Multimodal Search in Chemical Documents and Reactions
Ayush Kumar Shah, Abhisek Dey, Leo Luo, Bryan Amador, Patrick Philippy, Ming Zhong, Siru Ouyang, David Mark Friday, David Bianchi, Nick Jackson, Richard Zanibbi, Jiawei Han
TL;DR
This work tackles the fragmented retrieval of chemical knowledge by introducing a multimodal search system that directly links molecular diagrams, text passages, and extracted reaction data. It combines ReactionMiner-based reaction extraction, SMILES generation from text and diagrams, and diagram parsing with RDKit-based structure search, all backed by BM25 text retrieval and a multimodal ranking fusion. The approach enables passage-level access with linked diagrams and reaction contexts, supporting text, structure, and Reaction SMARTS queries, including dedicated reaction navigation within documents. Expert evaluation on Suzuki coupling literature demonstrates practical utility and identifies avenues for metadata enrichment, ranking transparency, and diagram-text linking improvements, with future work aimed at scaling and enhancing cross-modal representations.
Abstract
We present a multimodal search tool that facilitates retrieval of chemical reactions, molecular structures, and associated text from scientific literature.

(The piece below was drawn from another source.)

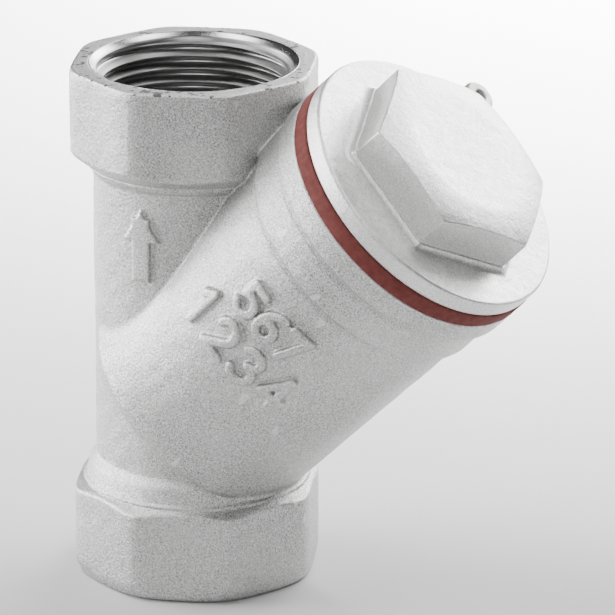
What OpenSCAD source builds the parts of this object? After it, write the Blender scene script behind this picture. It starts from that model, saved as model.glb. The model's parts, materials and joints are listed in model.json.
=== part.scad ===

Queries may combine molecular diagrams, textual descriptions, and reaction data, allowing users to connect different representations of chemical information. To support this, the indexing process includes chemical diagram extraction and parsing, extraction of reaction data from text in tabular form, and cross-modal linking of diagrams and their mentions in text. We describe the system's architecture, key functionalities, and retrieval process, along with expert assessments of the system. This demo highlights the workflow and technical components of the search system.